Autre exemple de disposition recelant des enjeux politiques importants : l’obligation pour les gestionnaires de réseaux de transport de gaz ou d’électricité de se doter d’un chargé de conformité qui « pourra notamment participer à toutes les réunions relatives aux investissements dans les réseaux, aux séances des conseils d’administration ou du directoire et avoir accès aux locaux du gestionnaire de réseau de transport de gaz ou d’électricité en toutes circonstances ». On aimerait comprendre…
J’évoquerai enfin, comme dernier exemple, l’accroissement des compétences de la CRE, la Commission de régulation de l’énergie, notamment en matière de fixation des tarifs d’utilisation des infrastructures de gaz et d’électricité.
Bref, cette proposition de loi comporte de nombreuses dispositions lourdes d’enjeux politiques.

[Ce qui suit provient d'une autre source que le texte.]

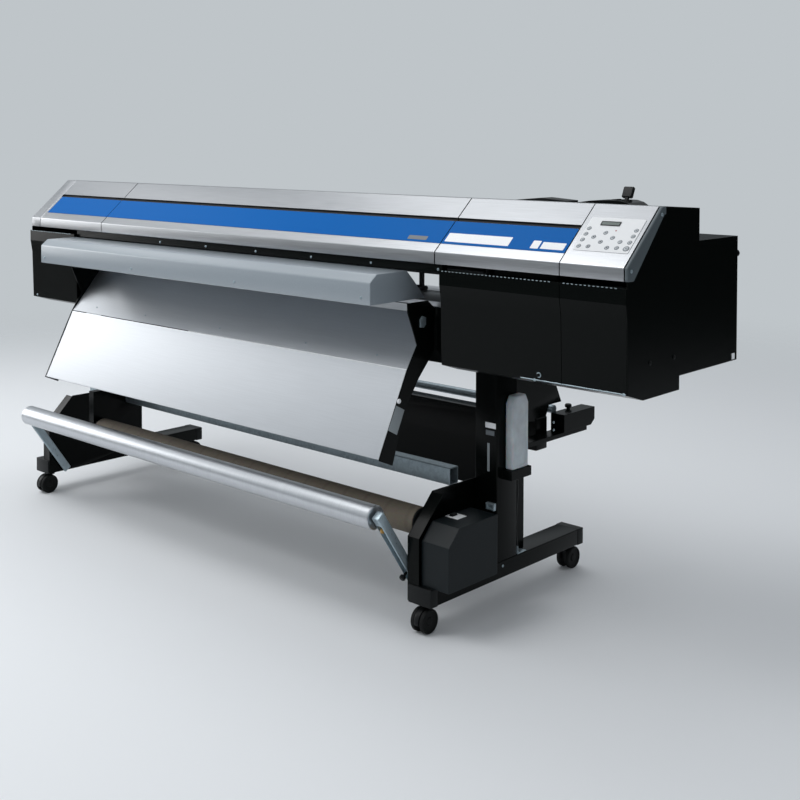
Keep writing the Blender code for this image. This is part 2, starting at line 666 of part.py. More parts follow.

Tirant prétexte de ce que ces sujets seraient techniques, le Gouvernement en profite pour court-circuiter le Parlement, alors que nous savons très bien que la transposition de directives européennes comporte toujours une marge d’interprétation, surtout dans les domaines que je viens d’évoquer.
Nous voterons donc contre tous les amendements déposés par le Gouvernement et tendant à lui accorder une habilitation à transposer ces directives européennes par voie d’ordonnances.